TASK DETAILS
Provide an exact copy of the lines from the beginning of the records through the line that includes "on the plate.", and of no others.

Modeling code records

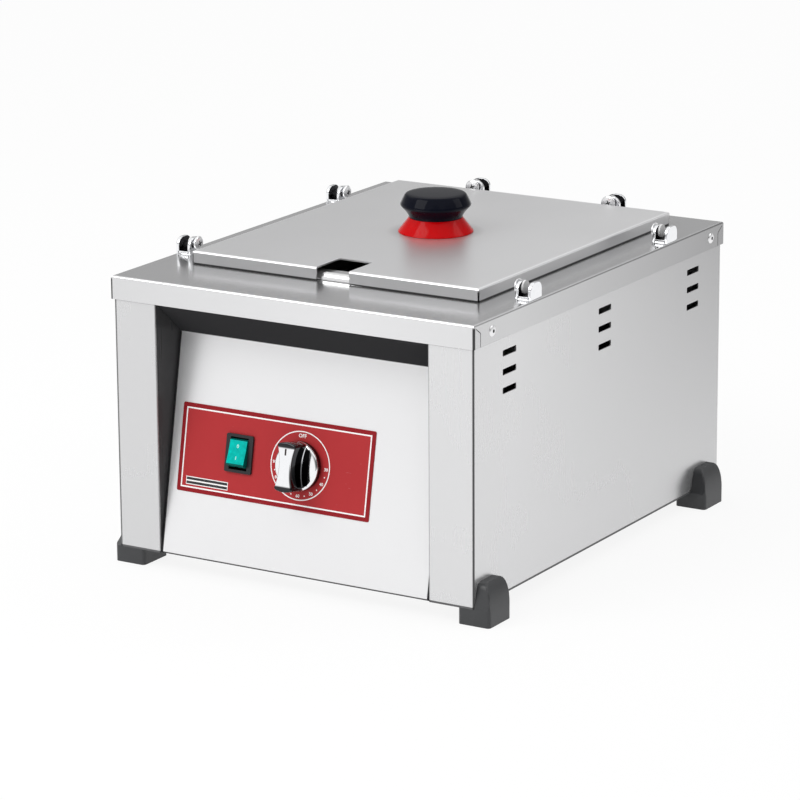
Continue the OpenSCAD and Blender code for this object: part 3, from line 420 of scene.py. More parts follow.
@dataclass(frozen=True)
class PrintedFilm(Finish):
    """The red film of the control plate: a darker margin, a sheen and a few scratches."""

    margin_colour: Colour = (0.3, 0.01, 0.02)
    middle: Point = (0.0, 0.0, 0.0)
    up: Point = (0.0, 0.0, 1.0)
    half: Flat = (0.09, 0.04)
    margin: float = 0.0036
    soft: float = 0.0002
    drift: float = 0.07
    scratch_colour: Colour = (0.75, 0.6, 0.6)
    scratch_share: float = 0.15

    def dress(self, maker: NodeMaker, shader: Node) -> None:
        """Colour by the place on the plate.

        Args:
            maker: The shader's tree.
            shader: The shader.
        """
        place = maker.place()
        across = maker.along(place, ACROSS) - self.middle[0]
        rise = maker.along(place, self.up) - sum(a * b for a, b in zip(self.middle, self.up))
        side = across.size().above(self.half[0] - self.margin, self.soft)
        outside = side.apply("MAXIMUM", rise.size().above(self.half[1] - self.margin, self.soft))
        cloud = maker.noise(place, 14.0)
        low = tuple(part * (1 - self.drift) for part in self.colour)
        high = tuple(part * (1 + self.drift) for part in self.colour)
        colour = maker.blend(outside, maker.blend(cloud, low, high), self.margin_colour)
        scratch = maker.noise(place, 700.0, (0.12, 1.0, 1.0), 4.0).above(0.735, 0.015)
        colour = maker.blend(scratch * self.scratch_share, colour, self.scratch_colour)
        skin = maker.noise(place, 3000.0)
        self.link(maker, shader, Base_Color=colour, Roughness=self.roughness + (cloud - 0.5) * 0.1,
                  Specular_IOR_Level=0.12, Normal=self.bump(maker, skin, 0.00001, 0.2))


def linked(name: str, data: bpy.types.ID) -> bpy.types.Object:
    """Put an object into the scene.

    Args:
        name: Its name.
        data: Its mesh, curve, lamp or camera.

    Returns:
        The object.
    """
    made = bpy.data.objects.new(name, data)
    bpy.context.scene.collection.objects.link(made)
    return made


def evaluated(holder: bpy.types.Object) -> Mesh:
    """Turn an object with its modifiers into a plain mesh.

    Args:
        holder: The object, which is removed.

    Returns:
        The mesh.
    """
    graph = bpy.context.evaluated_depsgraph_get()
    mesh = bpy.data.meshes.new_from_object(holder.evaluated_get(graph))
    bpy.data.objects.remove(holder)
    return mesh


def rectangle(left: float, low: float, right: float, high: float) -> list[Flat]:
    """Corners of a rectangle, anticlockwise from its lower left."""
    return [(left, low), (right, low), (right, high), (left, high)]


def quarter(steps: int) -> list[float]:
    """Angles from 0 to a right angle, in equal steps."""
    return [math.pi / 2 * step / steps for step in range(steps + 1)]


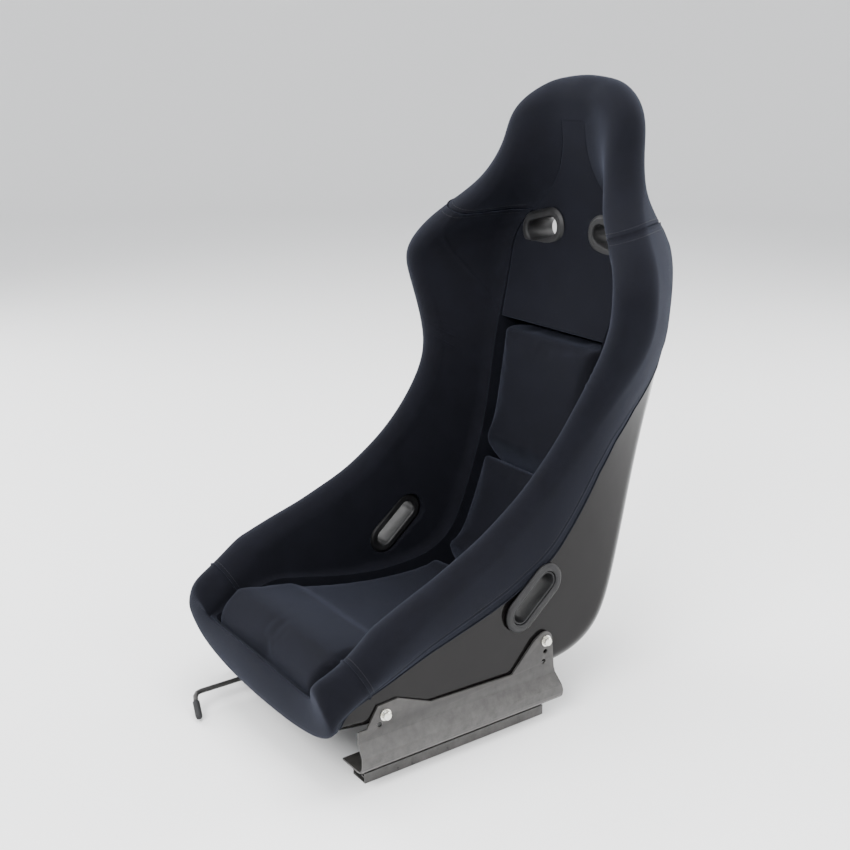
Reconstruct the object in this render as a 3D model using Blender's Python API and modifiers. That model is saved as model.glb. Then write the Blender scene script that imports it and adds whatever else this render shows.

OUTPUT FOR THIS TASK
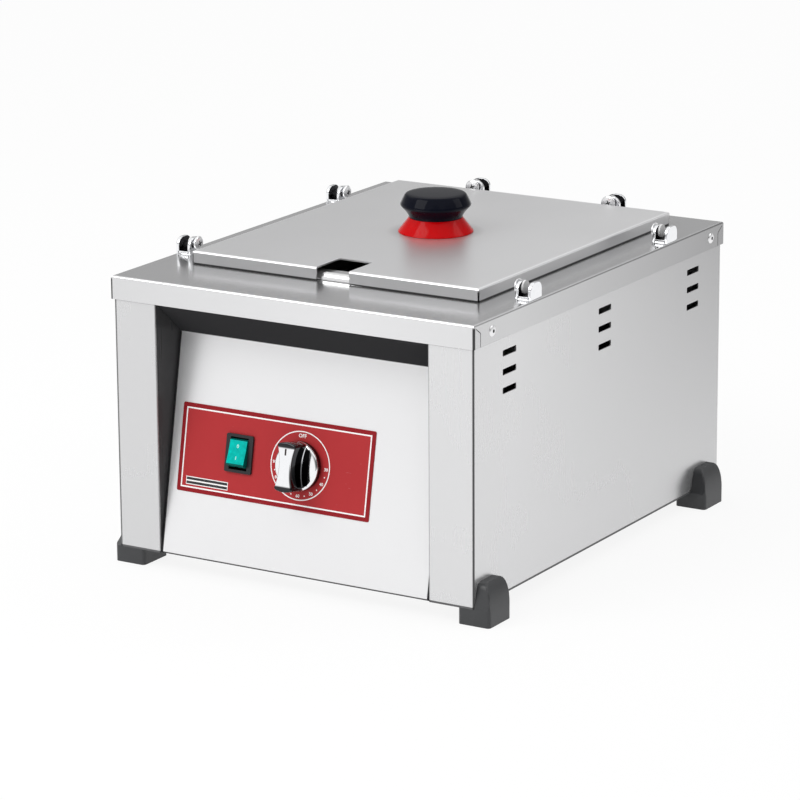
Continue the OpenSCAD and Blender code for this object: part 3, from line 420 of scene.py. More parts follow.
@dataclass(frozen=True)
class PrintedFilm(Finish):
    """The red film of the control plate: a darker margin, a sheen and a few scratches."""

    margin_colour: Colour = (0.3, 0.01, 0.02)
    middle: Point = (0.0, 0.0, 0.0)
    up: Point = (0.0, 0.0, 1.0)
    half: Flat = (0.09, 0.04)
    margin: float = 0.0036
    soft: float = 0.0002
    drift: float = 0.07
    scratch_colour: Colour = (0.75, 0.6, 0.6)
    scratch_share: float = 0.15

    def dress(self, maker: NodeMaker, shader: Node) -> None:
        """Colour by the place on the plate.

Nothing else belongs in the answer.